Para o economista, “o investimento público é chave”. “O investimento público tem duas esferas. O da administração direta e das estatais. As estatais estão fora desse limite. Então, tem que recompor a Petrobrás e tem que retomar a Eletrobrás. O Lula está trabalhando bem nessa direção. Primeiro entrou na Justiça para poder fazer valer o percentual que a União tem, que é 43%, mas com poder e voto de apenas 10%. As estatais têm que ter capacidade de fazer investimento, mas também a União tem que ter capacidade de fazer investimentos”, assinalou.
“O teto de gasto nunca foi cumprido. Nos quatro anos de Bolsonaro se superou os limites do teto. Atingiu-se um total de quase 800 bilhões acima do teto ao longo dos quatro anos. E o Lula já entrou também superando os limites impostos com a PEC da Transição. Então respondendo à pergunta do Cauê, da UNE, baixando-se os juros e tendo mais recursos disponíveis, a luta continua para a superação das amarras impostas pelo arcabouço”, apontou.
NAVARRO: EMISSÃO DE MOEDA PARA O PAÍS CRESCER
Na avaliação do vice-presidente da Fundação João Mangabeira (FJM), Alexandre Navarro, “teremos uma reconstrução nacional, não teremos um projeto nacional de desenvolvimento”. “Todos nós sabemos que a solução não é através de arcabouço fiscal. Poderia até enviar um projeto de arcabouço fiscal para você agradar os rentistas como o primeiro item, mas tinha que ter outros itens. O projeto inicial já é um teto enrustido, que começou com 13 itens de despesas públicas que não sofreriam a limitação de despesa”, ressaltou. “Hoje tem apenas 7 itens de despesas públicas não limitadas e mais as amarras que não tinha, a exemplo de concursos públicos, etc.”
“Como você vai fazer projeto nacional de desenvolvimento se você inclui o Fundeb (Fundo de Manutenção e Desenvolvimento da Educação Básica), que não estava na Emenda 95 do teto de gasto, e agora está [no novo arcabouço fiscal]”, indagou Navarro.
“A transferência de renda está no teto”, afirmou. “Como que você vai ter inclusão?”, questionou Navarro. “Num teto, que hora ou outra, se você não tiver arrecadação, ou não supriu 0,5% aos 2,5% acima da despesa primária, você não vai poder investir em inclusão social”, constatou.

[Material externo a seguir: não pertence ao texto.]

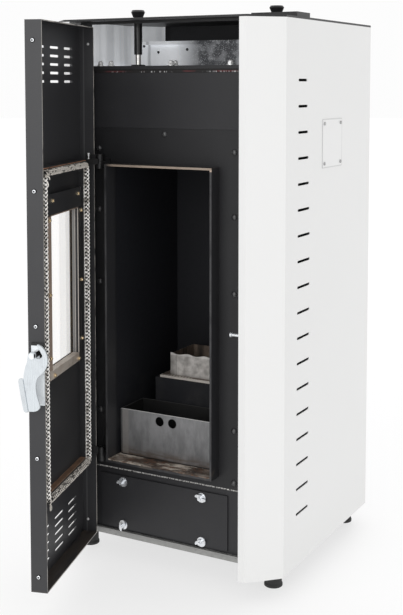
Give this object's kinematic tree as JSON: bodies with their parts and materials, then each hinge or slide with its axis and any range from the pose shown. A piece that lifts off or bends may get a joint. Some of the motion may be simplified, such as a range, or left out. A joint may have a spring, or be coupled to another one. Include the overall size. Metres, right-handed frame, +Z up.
{
  "type": "pellet boiler fireplace",
  "caption": "Tall free-standing pellet boiler fireplace in a white casing, with a hinged black door with a glass window standing open, an ash pan and a lift-out burn pot.",
  "frame": {"origin": "centre of the whole part's footprint on the floor, under the feet, with the door open", "axes": "+Z up, -Y towards the front where the door is, +X to the right seen from the front"},
  "size_m": [0.5126, 0.8242, 1.1163],
  "materials": {
    "white": "satin white powder coat",
    "black": "satin black heat-proof paint",
    "black_steel": "black oxide",
    "galvanised": "galvanised sheet with a faint spangle",
    "zinc": "bright zinc plating",
    "rubber": "matte black",
    "seal_red": "dark red textured seal",
    "boiler_steel": "black painted boiler plate",
    "sooty_steel": "sooted steel",
    "rusty_steel": "heat-stained steel with rust",
    "pan_steel": "heat-stained bare steel",
    "pot_steel": "heat-tinted stainless steel",
    "motor_black": "matte black",
    "bare_steel": "bare steel",
    "pipe_brass": "dull brass",
    "pump_blue": "dark blue enamel",
    "rope": "braided glass-fibre rope, grey and sooted",
    "clear_glass": "ceramic glass, faint amber tint",
    "brass": "brass"
  },
  "bodies": {
    "root": {"side_panel_left": "white", "side_panel_right": "white", "access_cover": "white", "access_screws": "zinc", "top_plate": "black", "top_rail": "black", "rear_panel": "galvanised", "base_pan": "black", "base_strip": "galvanised", "feet": "rubber", "front_plate": "black", "upper_panel": "black", "firebox_collar": "black", "boiler_cover": "black", "cover_seal": "seal_red", "cover_bolts": "zinc", "plate_bolts": "black_steel", "lower_cover": "black", "wing_nuts": "zinc", "water_jacket": "boiler_steel", "firebox_shell": "sooty_steel", "smoke_tubes": "boiler_steel", "sill_plate": "rusty_steel", "pot_holder": "sooty_steel", "compartment_liner": "galvanised", "hopper_front": "galvanised", "hopper": "black", "feed_tube": "galvanised", "feed_motor": "motor_black", "fan_housing": "galvanised", "flue_spigot": "galvanised", "air_inlet": "galvanised", "igniter": "bare_steel", "water_pipes": "pipe_brass", "circulation_pump": "pump_blue", "hinge_brackets": "black", "strike_pin": "zinc", "guide_plate": "black", "lid_hinges": "black", "mains_inlet": "motor_black"},
    "door": {"door_pan": "black", "door_baffle": "black", "rope_frame": "black", "door_gasket": "rope", "door_glass": "clear_glass", "glass_frame": "pan_steel", "glass_clamp": "black", "brass_studs": "brass", "door_screws": "zinc", "door_knuckles": "black", "latch_plate": "zinc"},
    "latch": {"latch_handle": "zinc"},
    "ash_pan": {"ash_pan": "pan_steel"},
    "burn_pot": {"burn_pot": "pot_steel"},
    "scraper": {"scraper_rod": "bare_steel"},
    "damper": {"damper_rod": "black"},
    "lid": {"hopper_lid": "black"},
    "feed_screw": {"feed_screw": "bare_steel"},
    "fan": {"fan_wheel": "bare_steel"}
  },
  "joints": [
    {"name": "door_hinge", "type": "hinge", "parent": "root", "child": "door", "pos_m": [-0.139, -0.103, 0.515], "axis": [0, 0, -1], "range_deg": [-74.2, 15.8]},
    {"name": "latch_lift", "type": "hinge", "parent": "door", "child": "latch", "pos_m": [-0.07905, -0.40301, 0.49703], "axis": [-0.2723, 0.9622, 0], "range_deg": [0, 60]},
    {"name": "ash_pan_slide", "type": "slide", "parent": "root", "child": "ash_pan", "axis": [0, -1, 0], "range_m": [0, 0.17]},
    {"name": "burn_pot_lift", "type": "slide", "parent": "root", "child": "burn_pot", "axis": [0, 0, 1], "range_m": [0, 0.06]},
    {"name": "scraper_pull", "type": "slide", "parent": "root", "child": "scraper", "axis": [0, 0, 1], "range_m": [0, 0.025]},
    {"name": "damper_pull", "type": "slide", "parent": "root", "child": "damper", "axis": [0, 0, 1], "range_m": [0, 0.03]},
    {"name": "lid_hinge", "type": "hinge", "parent": "root", "child": "lid", "pos_m": [0, 0.335, 1.1], "axis": [-1, 0, 0], "range_deg": [0, 80]},
    {"name": "feed_turn", "type": "hinge", "parent": "root", "child": "feed_screw", "pos_m": [0, 0.265, 0.57], "axis": [0, 1, 0], "continuous": true},
    {"name": "fan_turn", "type": "hinge", "parent": "root", "child": "fan", "pos_m": [-0.11, 0.285, 0.25], "axis": [0, 1, 0], "continuous": true}
  ]
}
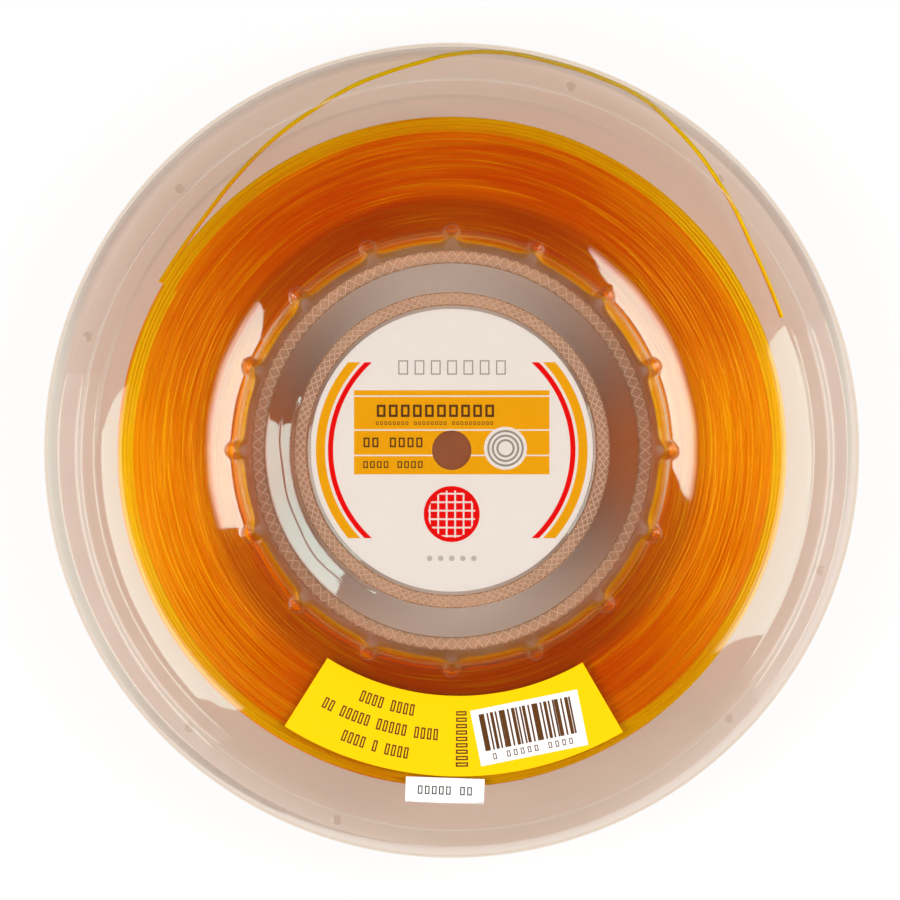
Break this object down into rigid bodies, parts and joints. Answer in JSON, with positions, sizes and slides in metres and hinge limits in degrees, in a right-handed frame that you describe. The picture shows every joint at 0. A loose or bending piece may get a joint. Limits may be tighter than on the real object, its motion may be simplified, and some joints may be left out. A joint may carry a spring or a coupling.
{
  "type": "string reel",
  "caption": "Clear formed plastic reel wound with amber racket string, two welded flanged shells round a printed centre label, with a spindle hole.",
  "frame": {"origin": "on the reel's axis at the lowest point of its rear face, which it lies on", "axes": "+Z along the reel's axis, out of the front face with the stickers; +Y towards the side of the rim opposite the stickers"},
  "size_m": [0.25, 0.25, 0.0221],
  "materials": {
    "clear_sheet": "clear glossy thermoformed sheet",
    "printed_card": "smooth coated card, printed",
    "yellow_sticker": "satin self-adhesive label",
    "white_sticker": "satin self-adhesive label",
    "amber_string": "smooth glossy monofilament, see-through amber"
  },
  "bodies": {
    "root": {"front_shell": "clear_sheet", "rear_shell": "clear_sheet", "centre_label": "printed_card", "size_label": "yellow_sticker", "batch_label": "white_sticker", "string_winding": "amber_string", "string_tail": "amber_string"}
  },
  "joints": []
}
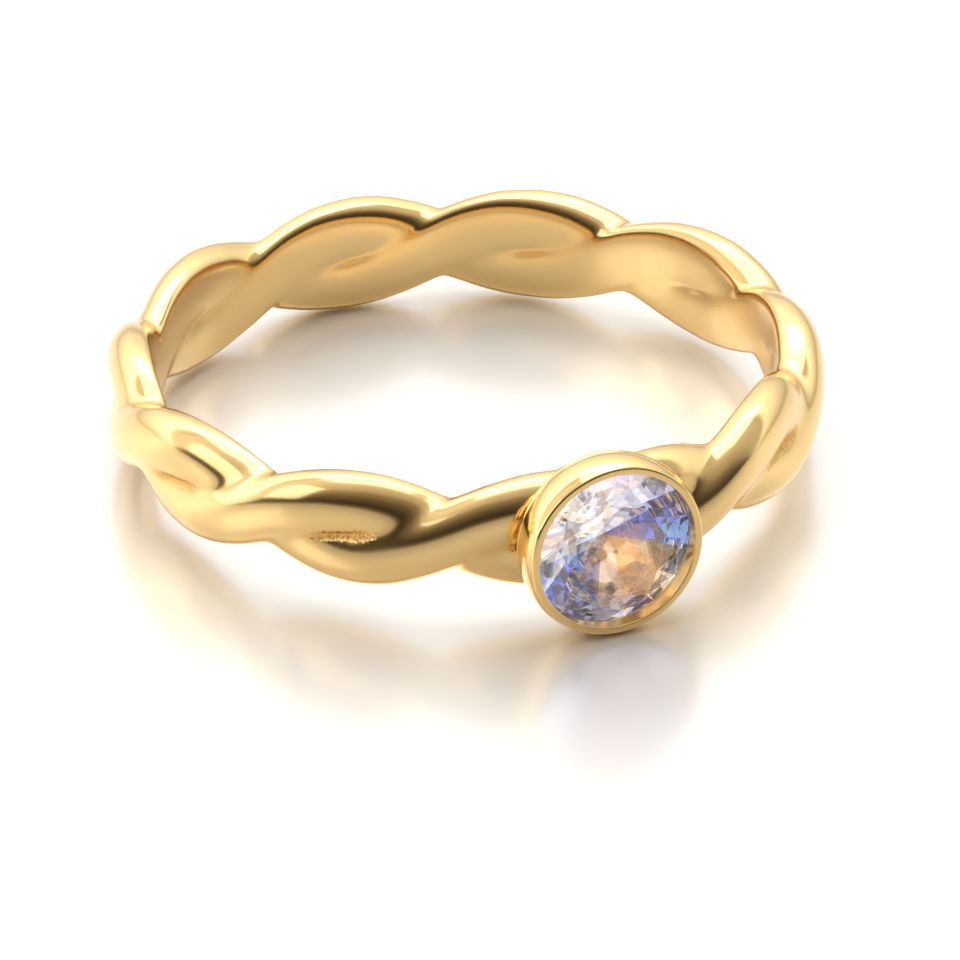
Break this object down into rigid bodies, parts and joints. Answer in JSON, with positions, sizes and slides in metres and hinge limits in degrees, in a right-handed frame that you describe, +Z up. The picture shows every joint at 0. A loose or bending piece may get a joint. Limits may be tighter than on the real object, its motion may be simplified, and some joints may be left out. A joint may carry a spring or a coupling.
{
  "type": "braided band ring",
  "caption": "Finger ring with a band of two twisted polished strands and a round faceted stone in a plain bezel, lying on its side.",
  "frame": {"origin": "middle of the ring's outline, on the surface it lies on", "axes": "+Z up out of the surface, -Y towards the setting, +X to the right of a person who looks at the stone"},
  "size_m": [0.0204, 0.0213, 0.0052],
  "materials": {
    "yellow_metal": "polished",
    "pale_stone": "polished facets"
  },
  "bodies": {
    "root": {"braided_band": "yellow_metal", "stone": "pale_stone"}
  },
  "joints": []
}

O especialista em gestão pública defendeu a emissão de moeda e títulos para aplicar no investimento no país. “O tesouro emite título, o Banco Central compra e você aplica no investimento. Todo o país do mundo faz isso. Eles se endividam propriamente”, defendeu.
ALLEN: ENERGIA É PODER
O engenheiro Allen Habert, diretor da Confederação Nacional dos Trabalhadores Liberais Universitários Regulamentados (CNTU), lembrou que nos anos de governo Bolsonaro, pelo menos 8 mil sindicatos “morreram”. “Isso tem a ver com a queda da renda do trabalho”, afirmou.
Outro aspecto da reconstrução que se espera do governo Lula é alavancar a indústria nacional. O engenheiro citou que a participação da indústria no PIB, que já foi de 30%, caiu para 9%, 10%. “Mas ainda tem indústria no Brasil. Temos a Petrobrás e a Eletrobrás. Energia é poder. O mundo tem 15 países que têm petróleo. Tem aqui no Brasil”.

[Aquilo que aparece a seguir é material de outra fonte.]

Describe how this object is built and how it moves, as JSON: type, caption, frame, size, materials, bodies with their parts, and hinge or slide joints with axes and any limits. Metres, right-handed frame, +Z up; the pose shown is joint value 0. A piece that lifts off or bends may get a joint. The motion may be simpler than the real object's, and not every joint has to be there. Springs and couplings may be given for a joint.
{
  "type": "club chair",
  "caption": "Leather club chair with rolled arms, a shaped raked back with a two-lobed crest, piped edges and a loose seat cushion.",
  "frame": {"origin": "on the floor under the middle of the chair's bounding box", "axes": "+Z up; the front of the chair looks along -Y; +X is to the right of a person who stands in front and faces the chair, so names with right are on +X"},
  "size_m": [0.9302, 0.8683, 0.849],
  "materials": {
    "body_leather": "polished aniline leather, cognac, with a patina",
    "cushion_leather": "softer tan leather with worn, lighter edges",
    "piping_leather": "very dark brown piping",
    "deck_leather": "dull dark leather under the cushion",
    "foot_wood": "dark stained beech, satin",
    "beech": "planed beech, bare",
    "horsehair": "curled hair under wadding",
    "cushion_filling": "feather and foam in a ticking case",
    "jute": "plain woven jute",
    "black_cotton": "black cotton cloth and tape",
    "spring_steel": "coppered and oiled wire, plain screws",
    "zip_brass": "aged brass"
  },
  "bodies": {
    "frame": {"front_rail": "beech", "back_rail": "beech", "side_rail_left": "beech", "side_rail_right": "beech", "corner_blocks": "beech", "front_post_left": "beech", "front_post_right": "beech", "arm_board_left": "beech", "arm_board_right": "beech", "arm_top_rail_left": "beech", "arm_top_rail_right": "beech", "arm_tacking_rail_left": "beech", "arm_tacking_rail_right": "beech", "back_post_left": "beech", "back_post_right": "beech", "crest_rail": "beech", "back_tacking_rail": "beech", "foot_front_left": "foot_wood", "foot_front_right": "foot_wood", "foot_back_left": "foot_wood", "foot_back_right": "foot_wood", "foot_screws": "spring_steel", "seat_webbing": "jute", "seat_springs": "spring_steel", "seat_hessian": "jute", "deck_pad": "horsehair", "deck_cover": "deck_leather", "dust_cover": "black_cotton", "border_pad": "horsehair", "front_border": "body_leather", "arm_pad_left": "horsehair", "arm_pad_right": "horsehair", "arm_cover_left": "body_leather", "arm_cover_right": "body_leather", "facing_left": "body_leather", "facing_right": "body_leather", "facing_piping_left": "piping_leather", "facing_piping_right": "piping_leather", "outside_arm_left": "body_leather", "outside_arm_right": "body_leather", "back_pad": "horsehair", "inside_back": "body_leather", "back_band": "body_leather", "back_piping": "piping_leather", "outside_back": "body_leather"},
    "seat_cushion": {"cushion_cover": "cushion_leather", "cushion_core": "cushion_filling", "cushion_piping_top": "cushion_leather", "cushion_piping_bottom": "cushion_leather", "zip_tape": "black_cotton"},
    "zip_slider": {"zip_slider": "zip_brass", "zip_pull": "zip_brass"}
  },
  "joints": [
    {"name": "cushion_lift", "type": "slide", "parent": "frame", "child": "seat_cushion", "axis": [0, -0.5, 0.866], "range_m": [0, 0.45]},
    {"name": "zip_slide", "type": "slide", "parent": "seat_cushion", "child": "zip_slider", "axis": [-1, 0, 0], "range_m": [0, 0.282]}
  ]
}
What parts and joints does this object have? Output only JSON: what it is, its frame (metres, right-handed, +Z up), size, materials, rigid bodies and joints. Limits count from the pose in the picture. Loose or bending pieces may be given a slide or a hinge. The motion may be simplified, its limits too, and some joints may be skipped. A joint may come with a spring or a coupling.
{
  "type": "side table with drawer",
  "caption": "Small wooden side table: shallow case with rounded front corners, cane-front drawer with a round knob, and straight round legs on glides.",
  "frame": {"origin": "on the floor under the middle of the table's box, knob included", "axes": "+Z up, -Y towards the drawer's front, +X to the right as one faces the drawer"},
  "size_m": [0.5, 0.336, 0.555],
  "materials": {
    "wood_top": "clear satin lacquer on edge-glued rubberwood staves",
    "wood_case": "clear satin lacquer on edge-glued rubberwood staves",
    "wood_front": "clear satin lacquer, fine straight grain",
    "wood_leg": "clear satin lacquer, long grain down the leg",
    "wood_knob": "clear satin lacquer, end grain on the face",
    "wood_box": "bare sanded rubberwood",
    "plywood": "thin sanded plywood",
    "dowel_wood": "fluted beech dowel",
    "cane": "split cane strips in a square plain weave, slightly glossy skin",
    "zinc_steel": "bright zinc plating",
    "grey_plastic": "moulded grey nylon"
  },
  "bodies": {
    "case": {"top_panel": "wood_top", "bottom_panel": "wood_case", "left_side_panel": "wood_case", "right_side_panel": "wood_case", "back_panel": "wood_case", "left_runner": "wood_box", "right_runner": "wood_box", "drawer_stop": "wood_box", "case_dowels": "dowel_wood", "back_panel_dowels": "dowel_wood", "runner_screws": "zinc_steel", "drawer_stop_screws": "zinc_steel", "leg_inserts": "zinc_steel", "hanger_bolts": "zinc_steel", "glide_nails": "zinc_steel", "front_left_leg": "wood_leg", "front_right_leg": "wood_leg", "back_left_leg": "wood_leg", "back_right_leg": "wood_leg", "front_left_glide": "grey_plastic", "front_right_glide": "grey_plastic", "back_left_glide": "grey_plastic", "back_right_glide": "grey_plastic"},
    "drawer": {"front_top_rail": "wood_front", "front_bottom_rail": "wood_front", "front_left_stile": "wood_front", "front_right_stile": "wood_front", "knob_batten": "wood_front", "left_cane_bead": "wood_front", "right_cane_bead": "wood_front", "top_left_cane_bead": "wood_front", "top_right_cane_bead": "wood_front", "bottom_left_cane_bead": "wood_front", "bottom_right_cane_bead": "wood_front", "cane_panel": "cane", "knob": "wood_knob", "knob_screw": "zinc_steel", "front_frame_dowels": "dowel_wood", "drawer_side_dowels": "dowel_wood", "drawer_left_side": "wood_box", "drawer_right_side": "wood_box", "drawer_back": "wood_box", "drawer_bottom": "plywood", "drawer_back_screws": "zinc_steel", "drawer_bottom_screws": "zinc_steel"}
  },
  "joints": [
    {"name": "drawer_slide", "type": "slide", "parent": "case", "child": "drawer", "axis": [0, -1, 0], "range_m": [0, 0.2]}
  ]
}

“Nós temos um caminho extraordinário pela frente. Condições mundiais, mesmo com essa guerra acontecendo, o Brasil é cinco vezes potência: energética, hídrica, alimentar, mineral, ambiental”, conclamou Habert.

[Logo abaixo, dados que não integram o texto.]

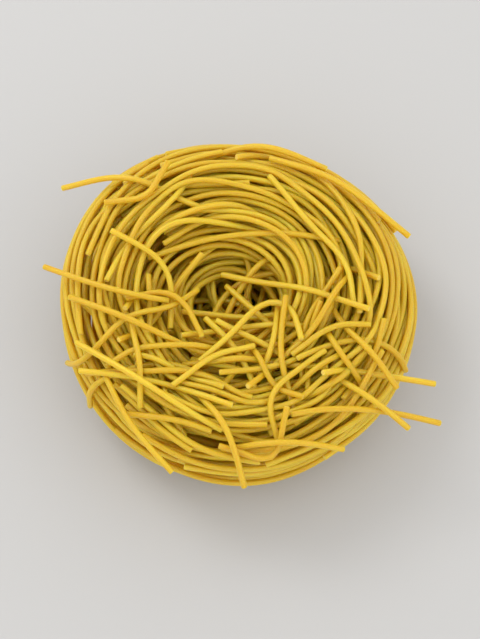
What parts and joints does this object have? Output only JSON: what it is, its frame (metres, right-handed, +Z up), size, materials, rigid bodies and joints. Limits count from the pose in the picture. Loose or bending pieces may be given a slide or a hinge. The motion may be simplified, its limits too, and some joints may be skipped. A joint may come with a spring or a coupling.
{
  "type": "dry pasta nest",
  "caption": "Nest of thin round dried noodles, wound into a low ring with a hollow on top and stray ends that stick out.",
  "frame": {"origin": "middle of the flat foot on the underside", "axes": "+Z up, out of the hollow on top; +X to the right in the picture and +Y towards its upper edge"},
  "size_m": [0.0907, 0.0865, 0.0378],
  "materials": {
    "durum_pasta": null
  },
  "bodies": {
    "root": {"pasta_nest": "durum_pasta"}
  },
  "joints": []
}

“Como é que nos podemos abrir mão de uma empresa chamada Eletrobrás? São 140 usinas, e nós por cinco votos no Senado alienamos essa soberania nacional e mundial para as Lojas Americanas. Precisamos reaver a Eletrobrás”, defendeu.
“A elite pensante no Brasil precisa romper com a ideologia do colonialismo. Faz-se grande propaganda da Nasa, em imagens de baixo para cima. Mas, “quem descobriu o pré-sal? O Brasil. Foi na ilha do Fundão, no Cenpes, que ninguém sabe onde fica, que conduzimos 30 anos de pesquisa”, disse ele. “Esse discurso de que o Brasil não tem dinheiro, não tem nada, isso é pra arrebentar e vender o nosso patrimônio, isso que eles fizeram nos últimos 6 anos. Estamos na luta pela nossa segunda independência”, concluiu o engenheiro.